┏━━

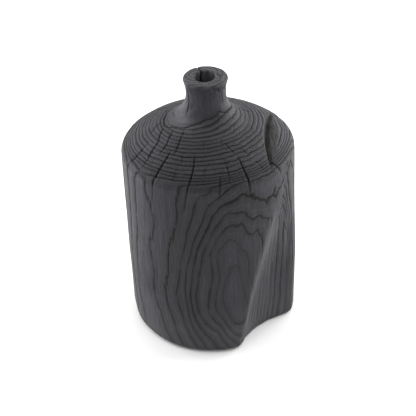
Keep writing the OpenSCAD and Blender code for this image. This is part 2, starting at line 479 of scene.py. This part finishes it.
def steepness(piece, values):
    """The fastest change of a value per millimetre along any edge that meets each point."""
    ends = np.empty(len(piece.data.edges) * 2, int)
    piece.data.edges.foreach_get("vertices", ends)
    ends = ends.reshape(-1, 2)
    points = points_of(piece)
    length = np.linalg.norm(points[ends[:, 0]] - points[ends[:, 1]], axis=1) / mm
    change = np.abs(values[ends[:, 0]] - values[ends[:, 1]]) / length
    steep = np.zeros(len(points))
    np.maximum.at(steep, ends[:, 0], change)
    np.maximum.at(steep, ends[:, 1], change)
    return steep


# ---------------------------------------------------------------- carving the body


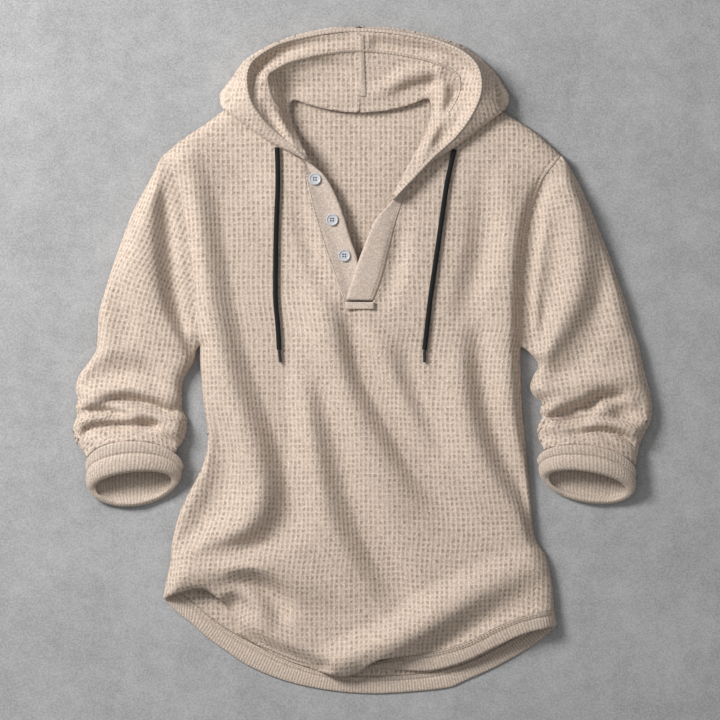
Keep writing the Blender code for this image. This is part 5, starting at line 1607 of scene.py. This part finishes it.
def band_grid(inner, outer, count, shares):
    """Plan points across a band, square to its outer edge except near its two ends."""
    second = spaced(outer, count)
    path = smooth(inner, FINE_CURVE)
    even = np.linspace(0, len(path) - 1, count + 1)
    square = np.maximum.accumulate(nearest(second, path)[1])
    window = np.ones(BAND_WINDOW) / BAND_WINDOW
    square = np.convolve(np.pad(square, BAND_WINDOW // 2, mode="edge"), window, mode="valid")
    part = np.linspace(0, 1, count + 1)
    trust = eased(BAND_ENDS * np.minimum(part, 1 - part))
    along = even + (square - even) * trust
    return laid_across(read_off(path, np.arange(len(path)), along), second, shares)


def band_points(inner, outer, top, drop):
    """The upper points of a ribbed band: across it by BAND_PROFILE, along it four steps a rib."""
    knit = bpy.context.scene.hoodie_knit
    count = len(RIB_WAVE) * steps_in(outer, knit.rib_pitch / MM)
    profile = smooth(BAND_PROFILE, 2)
    grid = band_grid(inner, outer, count, profile[:, 0])
    upper = on_plan(grid[:, :1].repeat(len(profile), axis=1), top)
    upper[..., :2] = grid
    ribs = np.array(RIB_WAVE)[np.arange(count + 1) % len(RIB_WAVE)][:, None]
    raised = knit.rib_rise / MM * ribs * np.clip(profile[:, 2], 0, 1)
    upper[..., 2] += profile[:, 1] - drop * profile[:, 0] + raised
    return upper.transpose(1, 0, 2)


def make_band(name, points):
    work = grid_work(points)
    scaled_weave(work, 1 / len(RIB_WAVE), 1)
    return shown(name + "_knit", faced_up(work), "rib", "rib", name, BAND_WALL * MM)


def make_bands():
    level = band_points(BACK_HEM, BAND_BACK_OUTER, level_at(BAND_WALL), 0)
    shown_band = band_points(BAND_FRONT_INNER, BAND_FRONT_OUTER, band_height, HEM_DROP)
    return make_band("hem_band_back", level), make_band("hem_band_front", shown_band)


def make_strip(node, first, second, top, step=3.0, across=12, spill=0.0, sink=((0, 0), (1, 0))):
    """A strip of twill with soft edges: spill runs past its first edge, and sink lowers it across its width."""
    shares = np.linspace(-spill, 1, across)
    upper = on_plan(strip_grid(first, second, steps_in(first, step), shares), top)
    edge = np.minimum(shares + spill, 1 - shares) * (across - 1)
    places, depths = zip(*sink)
    upper[..., 2] -= STRIP_EDGE * np.clip(1 - edge, 0, 1) + np.interp(shares, places, depths)
    work = faced_up(grid_work(upper.transpose(1, 0, 2)))
    shown(node + "_twill", work, "twill", "twill", node, STRIP_WALL * MM)


def strip_top(points):
    return body_top(points) + STRIP_LIFT


def make_placket():
    """The stand and the strip, each lapping over the front along its outer edge, and the box at their foot."""
    outer, inner = STAND_HEAD[:1] + STAND_OUTER, STAND_HEAD[1:] + STAND_INNER
    make_strip("placket_stand", outer, inner, strip_top, spill=STAND_SPILL, sink=STAND_SINKS)
    outer, inner = STRIP_HEAD[:1] + STRIP_OUTER, STRIP_HEAD[1:] + STRIP_INNER
    make_strip("placket_strip", outer, inner, strip_top, spill=STRIP_SPILL, sink=STRIP_SINKS)
    box_grid = strip_grid(*BOX_SIDES, BOX_STEPS, BOX_SHARES)
    level = body_top(box_grid.reshape(-1, 2)).max() + STRIP_LIFT + STRIP_WALL
    make_strip("placket_box", *BOX_SIDES, level_at(level), step=2.0, across=15)


def make_button(name, place):
    """A turned button with a raised rim and four thread holes."""
    height, up = surface_frame(place)
    lift = BUTTON_LIFT + (1 - up.z) * BUTTON_RADIUS
    spot = Vector((place[0], place[1], height)) * MM + up * lift * MM
    lay = Matrix.Translation(spot) @ up.to_track_quat("Z", "Y").to_matrix().to_4x4()
    rows = [(max(r, 0), z) for r, z in smooth(BUTTON_PROFILE, 3)]
    disc = linked(name + "_disc", mesh_of(name + "_disc", turned(rows, BUTTON_SIDES)))
    drill = bmesh.new()
    for turn in range(4):
        angle = math.tau * (turn + 0.5) / 4
        shift = Vector((math.cos(angle), math.sin(angle), 0)) * EYE_SPREAD * MM
        cylinder(drill, EYE_RADIUS, 4 * BUTTON_THICK, 12, Matrix.Translation(shift))
    cutter = linked(name + "_drill", mesh_of(name + "_drill", drill))
    holes = disc.modifiers.new("thread holes", "BOOLEAN")
    holes.object = cutter
    graph = bpy.context.evaluated_depsgraph_get()
    mesh = bpy.data.meshes.new_from_object(disc.evaluated_get(graph))
    for helper in (disc, cutter):
        bpy.data.objects.remove(helper)
    cut = bmesh.new()
    cut.from_mesh(mesh)
    bmesh.ops.transform(cut, matrix=lay, verts=cut.verts)
    shown(name + "_shell", cut, "button", "button", name, smooth_shading=False)
    # A dark disc under the button: painted shadow that shows in the thread holes.
    pad = bmesh.new()
    shift = Matrix.Translation((0, 0, HOLE_SHADOW_LIFT * MM))
    cylinder(pad, HOLE_SHADOW_RADIUS, HOLE_SHADOW_THICK, 24, lay @ shift)
    shown(name + "_thread", pad, "hole_shadow", "button")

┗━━

- _PROBLEM STATEMENT_
Repeat the material above in full, quoting it exactly.

- _RESULT FOR THIS TASK_
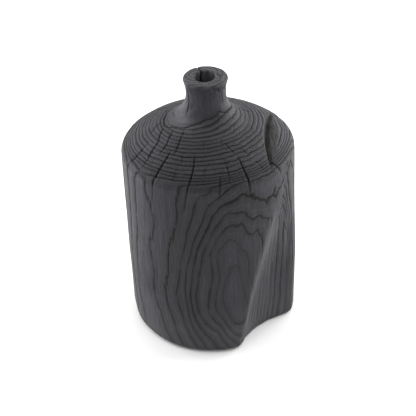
Keep writing the OpenSCAD and Blender code for this image. This is part 2, starting at line 479 of scene.py. This part finishes it.
def steepness(piece, values):
    """The fastest change of a value per millimetre along any edge that meets each point."""
    ends = np.empty(len(piece.data.edges) * 2, int)
    piece.data.edges.foreach_get("vertices", ends)
    ends = ends.reshape(-1, 2)
    points = points_of(piece)
    length = np.linalg.norm(points[ends[:, 0]] - points[ends[:, 1]], axis=1) / mm
    change = np.abs(values[ends[:, 0]] - values[ends[:, 1]]) / length
    steep = np.zeros(len(points))
    np.maximum.at(steep, ends[:, 0], change)
    np.maximum.at(steep, ends[:, 1], change)
    return steep


# ---------------------------------------------------------------- carving the body


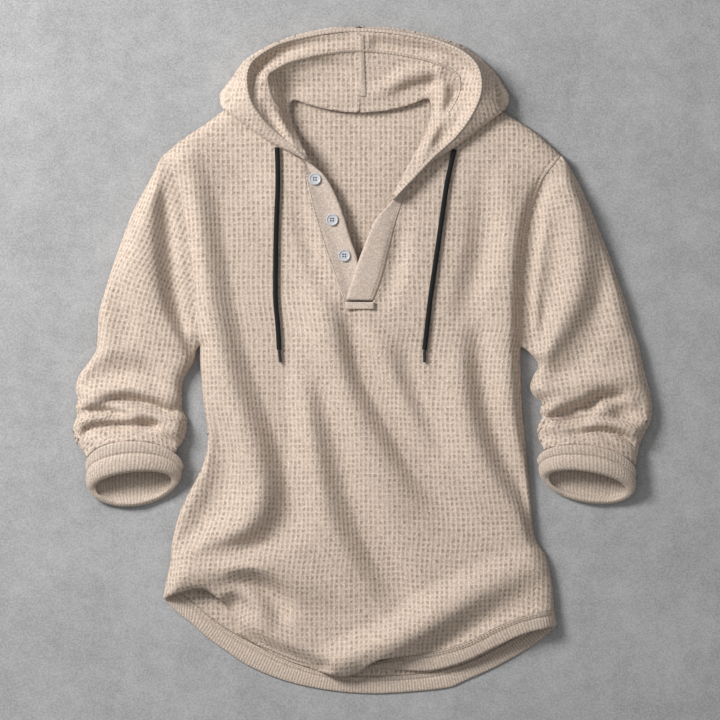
Keep writing the Blender code for this image. This is part 5, starting at line 1607 of scene.py. This part finishes it.
def band_grid(inner, outer, count, shares):
    """Plan points across a band, square to its outer edge except near its two ends."""
    second = spaced(outer, count)
    path = smooth(inner, FINE_CURVE)
    even = np.linspace(0, len(path) - 1, count + 1)
    square = np.maximum.accumulate(nearest(second, path)[1])
    window = np.ones(BAND_WINDOW) / BAND_WINDOW
    square = np.convolve(np.pad(square, BAND_WINDOW // 2, mode="edge"), window, mode="valid")
    part = np.linspace(0, 1, count + 1)
    trust = eased(BAND_ENDS * np.minimum(part, 1 - part))
    along = even + (square - even) * trust
    return laid_across(read_off(path, np.arange(len(path)), along), second, shares)


def band_points(inner, outer, top, drop):
    """The upper points of a ribbed band: across it by BAND_PROFILE, along it four steps a rib."""
    knit = bpy.context.scene.hoodie_knit
    count = len(RIB_WAVE) * steps_in(outer, knit.rib_pitch / MM)
    profile = smooth(BAND_PROFILE, 2)
    grid = band_grid(inner, outer, count, profile[:, 0])
    upper = on_plan(grid[:, :1].repeat(len(profile), axis=1), top)
    upper[..., :2] = grid
    ribs = np.array(RIB_WAVE)[np.arange(count + 1) % len(RIB_WAVE)][:, None]
    raised = knit.rib_rise / MM * ribs * np.clip(profile[:, 2], 0, 1)
    upper[..., 2] += profile[:, 1] - drop * profile[:, 0] + raised
    return upper.transpose(1, 0, 2)


def make_band(name, points):
    work = grid_work(points)
    scaled_weave(work, 1 / len(RIB_WAVE), 1)
    return shown(name + "_knit", faced_up(work), "rib", "rib", name, BAND_WALL * MM)


def make_bands():
    level = band_points(BACK_HEM, BAND_BACK_OUTER, level_at(BAND_WALL), 0)
    shown_band = band_points(BAND_FRONT_INNER, BAND_FRONT_OUTER, band_height, HEM_DROP)
    return make_band("hem_band_back", level), make_band("hem_band_front", shown_band)


def make_strip(node, first, second, top, step=3.0, across=12, spill=0.0, sink=((0, 0), (1, 0))):
    """A strip of twill with soft edges: spill runs past its first edge, and sink lowers it across its width."""
    shares = np.linspace(-spill, 1, across)
    upper = on_plan(strip_grid(first, second, steps_in(first, step), shares), top)
    edge = np.minimum(shares + spill, 1 - shares) * (across - 1)
    places, depths = zip(*sink)
    upper[..., 2] -= STRIP_EDGE * np.clip(1 - edge, 0, 1) + np.interp(shares, places, depths)
    work = faced_up(grid_work(upper.transpose(1, 0, 2)))
    shown(node + "_twill", work, "twill", "twill", node, STRIP_WALL * MM)


def strip_top(points):
    return body_top(points) + STRIP_LIFT


def make_placket():
    """The stand and the strip, each lapping over the front along its outer edge, and the box at their foot."""
    outer, inner = STAND_HEAD[:1] + STAND_OUTER, STAND_HEAD[1:] + STAND_INNER
    make_strip("placket_stand", outer, inner, strip_top, spill=STAND_SPILL, sink=STAND_SINKS)
    outer, inner = STRIP_HEAD[:1] + STRIP_OUTER, STRIP_HEAD[1:] + STRIP_INNER
    make_strip("placket_strip", outer, inner, strip_top, spill=STRIP_SPILL, sink=STRIP_SINKS)
    box_grid = strip_grid(*BOX_SIDES, BOX_STEPS, BOX_SHARES)
    level = body_top(box_grid.reshape(-1, 2)).max() + STRIP_LIFT + STRIP_WALL
    make_strip("placket_box", *BOX_SIDES, level_at(level), step=2.0, across=15)


def make_button(name, place):
    """A turned button with a raised rim and four thread holes."""
    height, up = surface_frame(place)
    lift = BUTTON_LIFT + (1 - up.z) * BUTTON_RADIUS
    spot = Vector((place[0], place[1], height)) * MM + up * lift * MM
    lay = Matrix.Translation(spot) @ up.to_track_quat("Z", "Y").to_matrix().to_4x4()
    rows = [(max(r, 0), z) for r, z in smooth(BUTTON_PROFILE, 3)]
    disc = linked(name + "_disc", mesh_of(name + "_disc", turned(rows, BUTTON_SIDES)))
    drill = bmesh.new()
    for turn in range(4):
        angle = math.tau * (turn + 0.5) / 4
        shift = Vector((math.cos(angle), math.sin(angle), 0)) * EYE_SPREAD * MM
        cylinder(drill, EYE_RADIUS, 4 * BUTTON_THICK, 12, Matrix.Translation(shift))
    cutter = linked(name + "_drill", mesh_of(name + "_drill", drill))
    holes = disc.modifiers.new("thread holes", "BOOLEAN")
    holes.object = cutter
    graph = bpy.context.evaluated_depsgraph_get()
    mesh = bpy.data.meshes.new_from_object(disc.evaluated_get(graph))
    for helper in (disc, cutter):
        bpy.data.objects.remove(helper)
    cut = bmesh.new()
    cut.from_mesh(mesh)
    bmesh.ops.transform(cut, matrix=lay, verts=cut.verts)
    shown(name + "_shell", cut, "button", "button", name, smooth_shading=False)
    # A dark disc under the button: painted shadow that shows in the thread holes.
    pad = bmesh.new()
    shift = Matrix.Translation((0, 0, HOLE_SHADOW_LIFT * MM))
    cylinder(pad, HOLE_SHADOW_RADIUS, HOLE_SHADOW_THICK, 24, lay @ shift)
    shown(name + "_thread", pad, "hole_shadow", "button")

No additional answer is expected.